In the first place is the pedagogical nature of all these categories. Luther had made the support of schools a duty for rulers and magistrates. Tirelessly had he lectured to parents “that they should keep their children in school.” The appropriated wealth of the cloisters was largely applied to this end. The result of it all was that Lutheran lands were the first in which everyone could read and write. Legislation and civil administration in the Lutheran states was also done in the spirit of Christian morality. Care for the poor and sick was regulated, the practice of physicians and midwives also, Sunday work in the fields and in the mines was forbidden. One must compare this with the fact that in the Middle Ages the entire welfare program was confined to the church and political thought did not get beyond matters of law and power. When today we demand from political leaders not power politics, and not only proper diplomacy and careful attention to due process, but also a social concern aimed at the welfare of all citizens, this corresponds with the understanding of society that was at home in Lutheranism from the very beginning.

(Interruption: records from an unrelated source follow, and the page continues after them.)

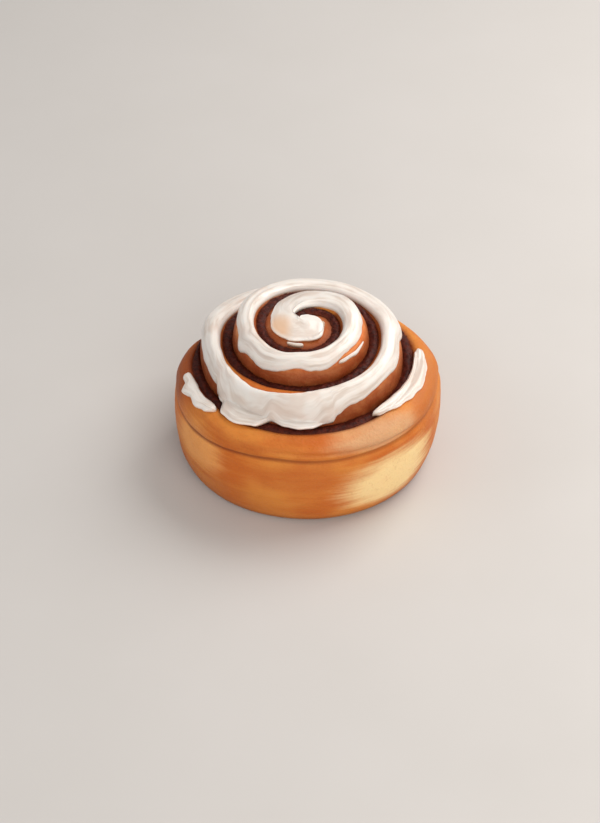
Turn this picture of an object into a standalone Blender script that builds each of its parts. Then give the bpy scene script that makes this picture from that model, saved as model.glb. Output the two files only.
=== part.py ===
"""Iced cinnamon roll: one strip of dough wound round a cinnamon filling, with sugar icing on top.

The roll stands on its cut face, with X to the right, Y to the back and Z up. Sizes are in
millimetres and are scaled to metres as the meshes are made. A place along the wound strip is its
turn number, counted outwards from the middle and clockwise from above; whole turns lie at the left.
A place across the strip is a share of its width, from 0 at the inner side to 1 at the outer side.
"""
import math

import bmesh
import bpy

MM = 0.001

# The whole roll: round in front and flatter at the back, with a dome that dips at the back
ROLL_RADIUS = 52.0
ROLL_WAVES = ((0.45, 4.0, -1.0), (0.27, 3.0, 2.1))
BACK_FLATTENING = 10.0
DOME_TOP = 59.3
DOME_POWERS = (3.0, 2.9)
SHOULDER = 33.8
BACK_DIP = 3.5
BACK_DIP_Y = (10.0, 34.0)

# The line of filling: a spiral whose centre drifts towards the back
FIRST_ANGLE = math.radians(178.0)
FIRST_TURN = 0.07
LAST_TURN = 3.05
FIRST_RADIUS = 3.6
PITCH = 14.5
PITCH_LOSS = 0.37
CENTRE = (-0.2, -4.1)
CENTRE_DRIFT = (0.5, 1.85)
TANGENT_STEP = 0.004

# The slot between turns of dough, and the crown of each turn, which rises above the slot
INNER_SLOT = 3.0
OUTER_SLOT = 3.8
SLOT_TAPER = 0.07
SLOT_TURNS = (0.3, 2.0)
END_SLOT = 0.4
END_SLOT_TURNS = 0.08
TIP_STEPS = (0.0, 0.3, 0.6, 1.0)
CROWN_RISE = 2.3
OUTSIDE_CROWN_RISE = 1.5
CROWN_SHARE = 0.30
CROWN_FULL_TURN = 1.45
CROWN_FADE_Y = (2.0, 18.0)
CROWN_WAVES = ((0.25, 9.0, 1.0), (0.20, 23.0, 0.0))

# Height and inset of the outside wall, from the floor up to the crease under the shoulder
WALL = ((0.0, 6.2), (0.8, 4.7), (4.0, 2.9), (10.0, 1.1), (19.0, 0.0), (27.0, 0.3), (31.5, 1.0), (33.4, 2.3))
CREASE_LIP = 1.1
SHOULDER_INSET = 1.5
FULL_INSET_WIDTH = 14.0
BACK_SHOULDER_DIP = 8.0
BACK_SHOULDER_Y = (-2.0, 28.0)
LEFT_SHOULDER_DIP = 4.5
LEFT_SHOULDER_TURNS = (3.78, 3.93)
JOIN_TURNS = 0.30
TAIL_TURNS = 0.035
TAIL_END_SHARE = 0.15
TAIL_STEPS = (0.8, 0.6, 0.4, 0.22, 0.1, 0.03, 0.0)

# The filling, which stays clear of the dough by the gap, and its bead: share across and height
GAP = 0.3
FILLING_FLOOR = 0.5
FILLING_START = 0.55
FILLING_END = 3.03
BEAD = ((0.0, 0.5), (0.2, 1.1), (0.5, 1.4), (0.8, 1.2), (1.0, 0.6))

# The icing: its thickness, its lean over the faces of the dough and its level above the filling
ICING = 2.1
FLECK = 0.9
ICING_LEAN = math.radians(48.0)
ICING_RIM = 0.45
ICING_VALLEY = 2.0
VALLEY_TURNS = (0.2, 0.6)
CORE_TURNS = (0.07, 0.35)
CLOSING_TURNS = (1.10, 1.35)
DAB_END = 0.2

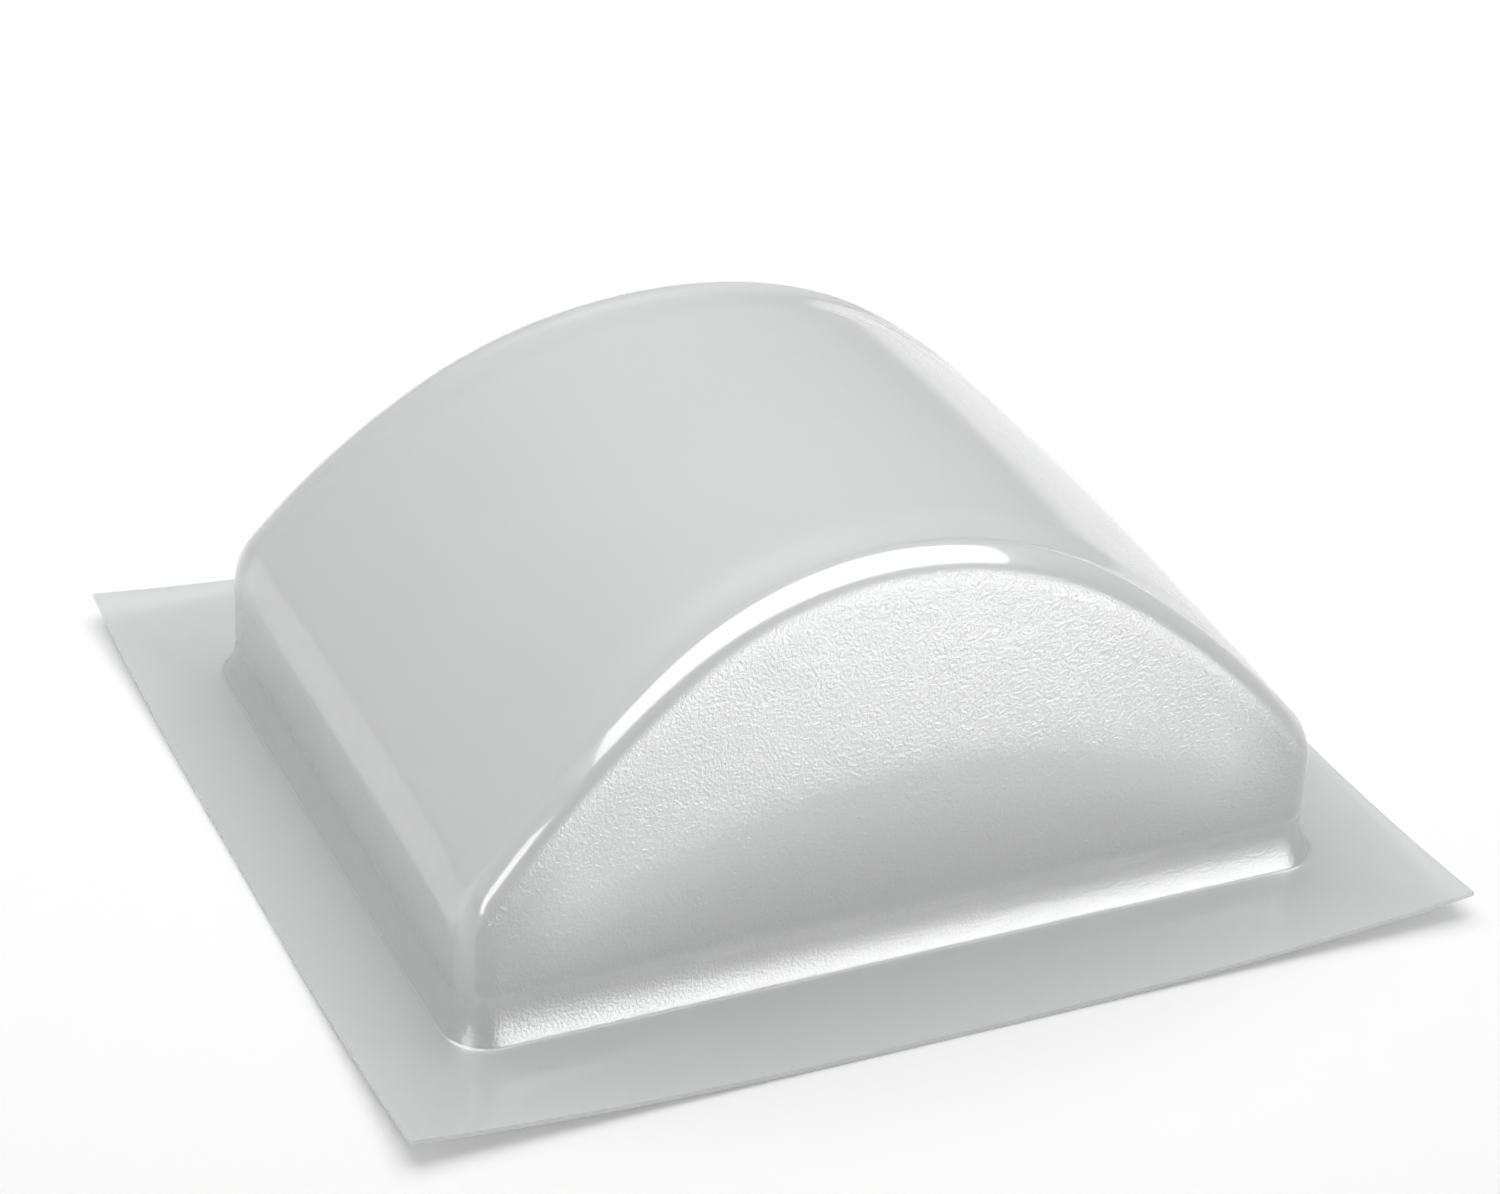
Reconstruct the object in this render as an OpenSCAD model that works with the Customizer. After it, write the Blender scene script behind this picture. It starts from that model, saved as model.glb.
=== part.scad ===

We have outlined here only a few of the political lines that signal Lutheranism’s significance for world-history. What it brought about in the area of “Weltanschauung” (world-view) and “Wissenschaften” (scholarly work and research) is not less significant, but we cannot go further into that right now. From these few examples, however, it should be clear that the Lutheran church’s doctrine of justification is not something that avoids the world. Anyone who has understood it knows that we are responsible before God for everything that God has given and assigned to us. If only the whole world would grasp this. For it is only those who have grasped it who can also understand what it means that in Jesus Christ we have been granted grace from God.